(Rows from a dataset)
──────────
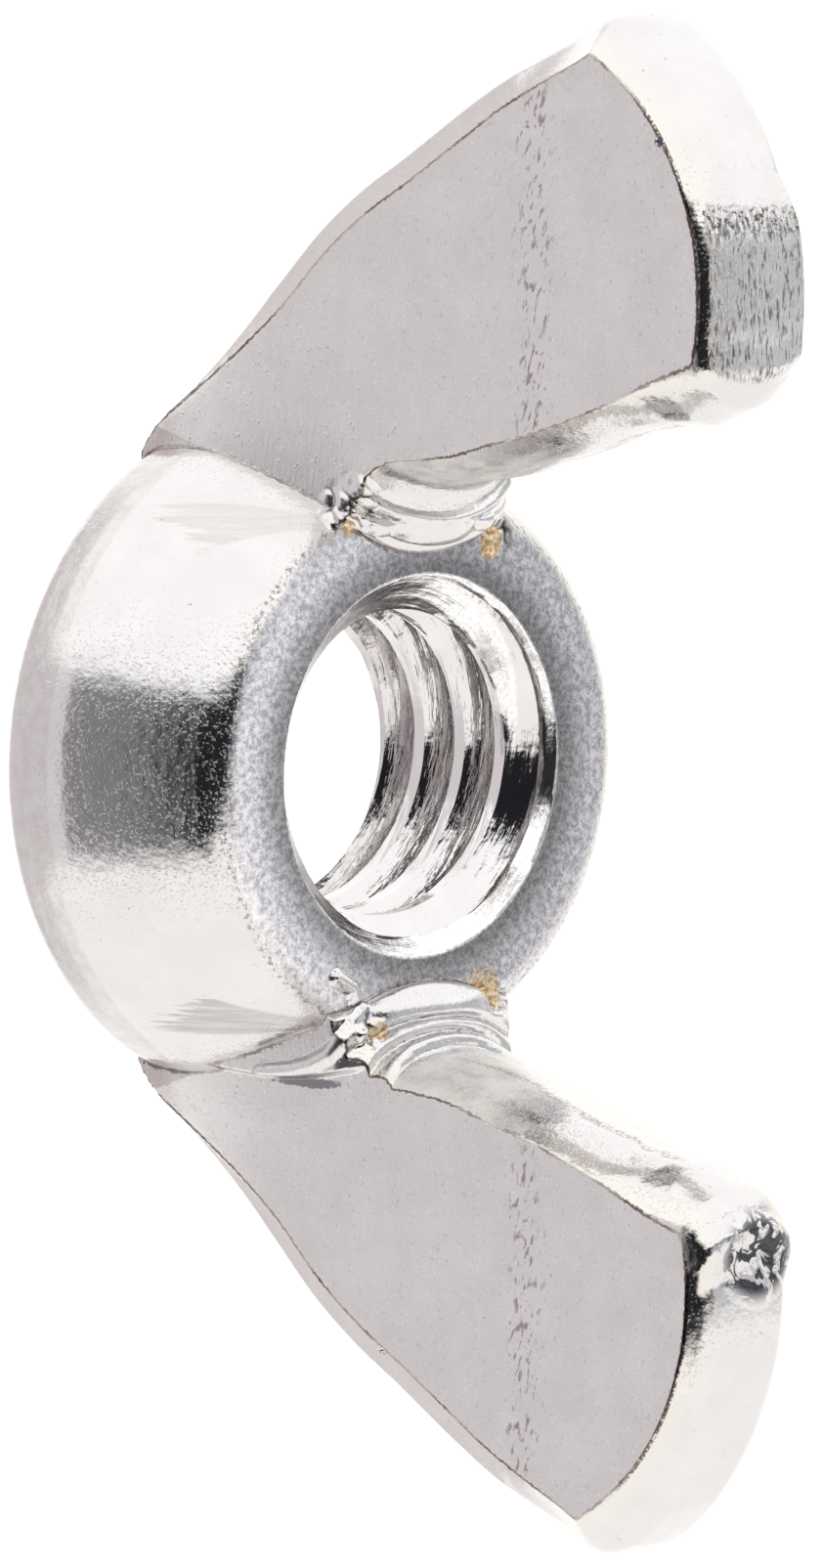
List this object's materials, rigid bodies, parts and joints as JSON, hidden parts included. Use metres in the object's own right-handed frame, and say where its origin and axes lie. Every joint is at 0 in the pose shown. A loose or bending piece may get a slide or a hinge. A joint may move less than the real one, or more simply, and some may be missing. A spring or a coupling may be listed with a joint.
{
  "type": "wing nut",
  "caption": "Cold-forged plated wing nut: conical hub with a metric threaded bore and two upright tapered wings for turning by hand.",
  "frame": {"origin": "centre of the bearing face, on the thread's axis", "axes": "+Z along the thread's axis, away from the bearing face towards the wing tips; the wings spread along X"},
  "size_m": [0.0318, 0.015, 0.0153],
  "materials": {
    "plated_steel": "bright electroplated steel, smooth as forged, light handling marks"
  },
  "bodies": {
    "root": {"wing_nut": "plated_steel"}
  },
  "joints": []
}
──────────
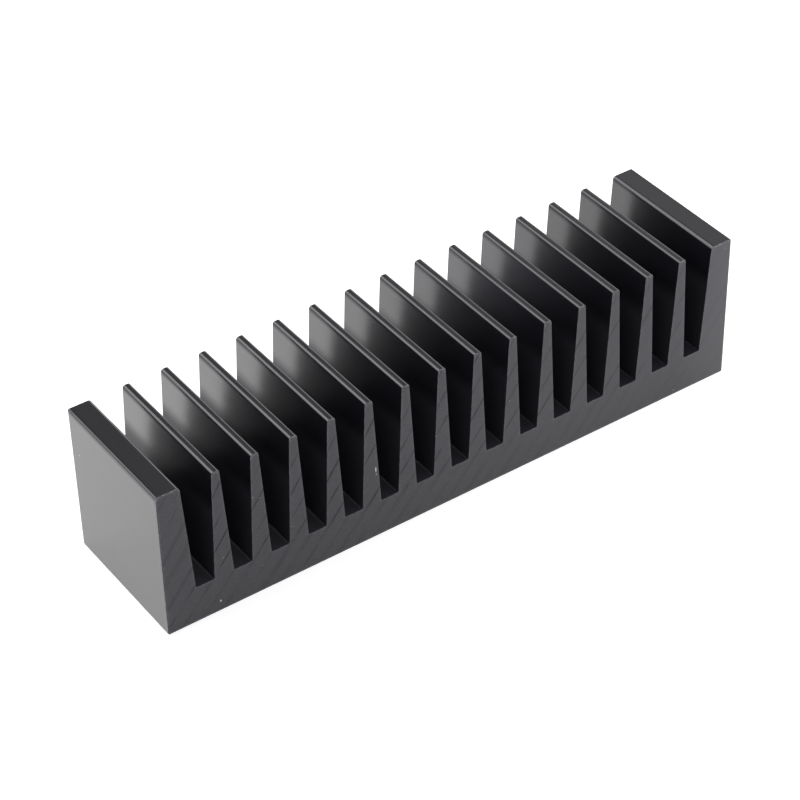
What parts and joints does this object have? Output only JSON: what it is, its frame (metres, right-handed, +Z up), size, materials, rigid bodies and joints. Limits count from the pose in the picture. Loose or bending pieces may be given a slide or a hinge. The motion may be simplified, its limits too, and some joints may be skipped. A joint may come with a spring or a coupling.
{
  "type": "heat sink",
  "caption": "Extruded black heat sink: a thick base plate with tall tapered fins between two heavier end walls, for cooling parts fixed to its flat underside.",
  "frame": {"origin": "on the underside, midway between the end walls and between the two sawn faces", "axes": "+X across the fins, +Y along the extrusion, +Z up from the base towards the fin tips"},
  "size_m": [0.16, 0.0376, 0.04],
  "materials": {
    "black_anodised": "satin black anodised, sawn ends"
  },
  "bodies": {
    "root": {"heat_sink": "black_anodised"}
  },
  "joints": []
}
──────────
- [TASK STATEMENT]
Scan the material above for the word "materials". Copy each line where it occurs.

- [WRITTEN ANSWER]
List this object's materials, rigid bodies, parts and joints as JSON, hidden parts included. Use metres in the object's own right-handed frame, and say where its origin and axes lie. Every joint is at 0 in the pose shown. A loose or bending piece may get a slide or a hinge. A joint may move less than the real one, or more simply, and some may be missing. A spring or a coupling may be listed with a joint.
  "materials": {
What parts and joints does this object have? Output only JSON: what it is, its frame (metres, right-handed, +Z up), size, materials, rigid bodies and joints. Limits count from the pose in the picture. Loose or bending pieces may be given a slide or a hinge. The motion may be simplified, its limits too, and some joints may be skipped. A joint may come with a spring or a coupling.
  "materials": {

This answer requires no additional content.